Shocked that this seeming lackadaisical supplier had never seen a set of blueprints from which to work to, the Chassis Engineer returned to Longbridge to find the paperwork and sort the issue out. Eventually, it transpired that nobody had actually laid down what the dimensions were – the blueprints were blank.

Only a prototype part had been dispatched to the supplier at the pilot build stage with the question: ‘How cheap can you make this?’

‘Cheap enough,’ was the reply and hence the contract was signed without further ado. Unbelievably, the tooling for the assembly wasn’t much more than a series of clamps to hold the pressings in place while they were welded by hand. This meant that, even when the specification was laid down, consistently achieving it wasn’t a realistic goal.

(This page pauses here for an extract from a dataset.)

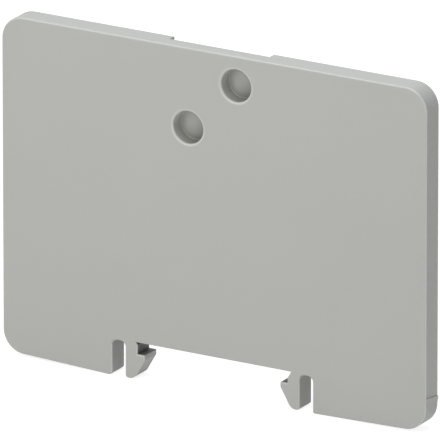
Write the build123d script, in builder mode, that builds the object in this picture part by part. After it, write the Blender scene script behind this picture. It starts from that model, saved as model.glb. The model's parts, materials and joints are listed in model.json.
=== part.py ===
from build123d import *
import os

os.makedirs("parts", exist_ok=True)

# End cover of a row of terminal blocks: one moulded plate with two snap feet.
# Sizes are in millimetres. X runs along the plate, Z up, and -Y is the front.
# The origin is on the edge that sits on the mounting rail, over the rail's middle.

# Mounting rail that the feet clip onto
rail_width = 15.0
rail_edge_thickness = 1.0
rail_side_play = 0.05
rail_edge_play = 0.1

# Plate, which reaches a little further to the right of the rail's middle
plate_left_reach = 21.15
plate_right_reach = 21.35
plate_height = 28.0
plate_thickness = 2.2
corner_radius = 2.1
front_edge_radius = 0.15
back_edge_chamfer = 0.06

# Shoulders beside the feet, which reach down past the rail's edges and rise outward
shoulder_drop = 3.45
left_shoulder_rise = 0.45
right_shoulder_rise = 0.25
left_shoulder_radius = 0.35
right_shoulder_radius = 0.18

# Snap feet: a springy leg with a hook on its inner side
foot_drop = 3.42
foot_width = 1.2
foot_slot_width = 1.35
foot_slot_drop = 0.1
foot_slot_radius = 0.5
hook_reach = 0.72
hook_nose = 0.45
hook_nose_radius = 0.08
toe_width = 0.84
toe_outer_radius = 0.28
toe_flank_radius = 0.75

# Undercut at the root of each hook, wider on the right foot
left_undercut_width = 0.15
left_undercut_height = 0.25
right_undercut_width = 0.35
right_undercut_height = 0.6

# Step in the right side at rail level, where the shoulder stands slightly proud
step_reach = 0.1
step_front_drop = 0.15
step_back_drop = 0.42

# Blind recesses in the front, for the pegs of the neighbouring block
recess_diameter = 3.0
recess_depth = 1.4
recess_rim_radius = 0.15
recess_floor_radius = 0.1
recess_offset = 2.4
right_recess_below_top = 2.7
left_recess_below_top = 7.3

# Shallow gap in the back of the top edge
back_gap_length = 10.0
back_gap_depth = 0.8
back_gap_height = 0.8

# Places worked out from the sizes
front_y = -plate_thickness / 2
back_y = plate_thickness / 2
corner_start = right_shoulder_rise - shoulder_drop + corner_radius
hook_wall = rail_width / 2 + rail_side_play
hook_top = rail_edge_thickness + rail_edge_play
hook_tip = hook_wall - hook_reach
nose_bottom = hook_top + hook_nose
slot_inner = hook_wall + foot_width
slot_outer = slot_inner + foot_slot_width


def xz_plane(y):
    # Upright plane that faces the front, at a distance along Y
    return Plane.XZ.offset(-y)


def half_outline(side, reach, shoulder_rise, shoulder_radius, undercut_width, undercut_height):
    # From above the rail's middle round to the rail's middle.
    # Each corner is its distance from the middle, its height and its radius.
    corners = (
        (reach, plate_height, corner_radius),
        (reach, shoulder_rise - shoulder_drop, corner_radius),
        (slot_outer, -shoulder_drop, shoulder_radius),
        (slot_outer, -foot_slot_drop, foot_slot_radius),
        (slot_inner, -foot_slot_drop, foot_slot_radius),
        (slot_inner, -foot_drop, toe_outer_radius),
        (slot_inner - toe_width, -foot_drop, toe_flank_radius),
        (hook_tip, -nose_bottom, hook_nose_radius),
        (hook_tip, -hook_top, hook_nose_radius),
        (hook_wall, -hook_top, 0),
        (hook_wall, -undercut_height, 0),
        (hook_wall + undercut_width, 0, 0),
    )
    FilletPolyline(
        (0, plate_height),
        *[(side * distance, height) for distance, height, radius in corners],
        (0, 0),
        radius=[radius for distance, height, radius in corners],
    )


def recess_circles():
    # Closed edges of the recesses, from the front face to their floors
    return end_cover.edges().filter_by(lambda edge: edge.is_closed).group_by(Axis.Y)


with BuildPart() as end_cover:
    # Plate with its shoulders and feet, all in one outline
    with BuildSketch(xz_plane(front_y)):
        with BuildLine():
            half_outline(
                -1,
                plate_left_reach,
                left_shoulder_rise,
                left_shoulder_radius,
                left_undercut_width,
                left_undercut_height,
            )
            half_outline(
                1,
                plate_right_reach,
                right_shoulder_rise,
                right_shoulder_radius,
                right_undercut_width,
                right_undercut_height,
            )
        make_face()
    extrude(amount=-plate_thickness)
    fillet(end_cover.faces().sort_by(Axis.Y)[0].edges(), front_edge_radius)
    chamfer(end_cover.faces().sort_by(Axis.Y)[-1].edges(), back_edge_chamfer)

    # Step in the right side: a thin wedge that runs out where the corner starts
    for y, ledge_drop in (
        (front_y + front_edge_radius, step_front_drop),
        (back_y - back_edge_chamfer, step_back_drop),
    ):
        with BuildSketch(xz_plane(y)):
            Polygon(
                (plate_right_reach, -ledge_drop),
                (plate_right_reach + step_reach, -ledge_drop),
                (plate_right_reach, corner_start),
                align=None,
            )
    loft()

    # Recesses with a rounded rim and a rounded floor edge
    with Locations(xz_plane(front_y)):
        with Locations(
            (recess_offset, plate_height - right_recess_below_top),
            (-recess_offset, plate_height - left_recess_below_top),
        ):
            Hole(recess_diameter / 2, recess_depth)
    fillet(recess_circles()[-1], recess_floor_radius)
    fillet(recess_circles()[0], recess_rim_radius)

    # Gap in the back of the top edge
    with BuildSketch(xz_plane(back_y)):
        with Locations((0, plate_height)):
            Rectangle(back_gap_length, back_gap_height, align=(Align.CENTER, Align.MAX))
    extrude(amount=back_gap_depth, mode=Mode.SUBTRACT)

end_cover.part.label = "end_cover"
export_step(end_cover.part, "parts/end_cover.step")
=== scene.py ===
import json
from math import cos, radians, sin, sqrt

import bpy
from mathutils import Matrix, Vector


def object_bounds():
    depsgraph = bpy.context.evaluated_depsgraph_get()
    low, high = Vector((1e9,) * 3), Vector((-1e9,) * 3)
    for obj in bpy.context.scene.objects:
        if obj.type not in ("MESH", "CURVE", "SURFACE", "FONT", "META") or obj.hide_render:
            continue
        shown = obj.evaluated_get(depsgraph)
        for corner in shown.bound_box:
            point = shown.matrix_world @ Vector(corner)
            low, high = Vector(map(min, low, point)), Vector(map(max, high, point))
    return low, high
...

That, then, is why some 800 Series cars can feel quite unpleasant to drive, while only a precious few drive as well as they should. However, ARG wasn’t that stupid and ensured that any Press Cars were always hand-fettled to ride and steer right. Sadly, fastidious attention to detail, proper  money for tooling and suppliers chosen on quality not cost was never a luxury BL, ARG or Rover Group could ever afford.

If you naively think the Nylon Tie 800 Series was the only model affected then, sadly, you’d be wrong. Nor was this lack of blueprint definition limited to body or chassis departments. I could give more examples, but I feel I’ve highlighted enough to be going on with.

This unintentionally negligent engineering  practice continued right up until the bitter end of production at Longbridge. Colloquially known as ‘Birmingham Engineering,’ this make-do approach only ceased when the last TF was nailed together.


Keith Adams


  1. In my days of working for car dealerships I drove a number of early 820s and was alway dissapointed with the way they drove, rating not much better than Nissan Blubirds and no match for cars like the Mazda 626. I was always surprised how my view differed so drastically from the motoring press which always rated them quite highly. I was also surprised how much better the Honda Legend was to drive when they were both supposed to be basically the same car. This article explains a lot.
    Another thing I remember about them is that the batteries would go flat- and for some inexplicable reason caused the windows to slowly go down.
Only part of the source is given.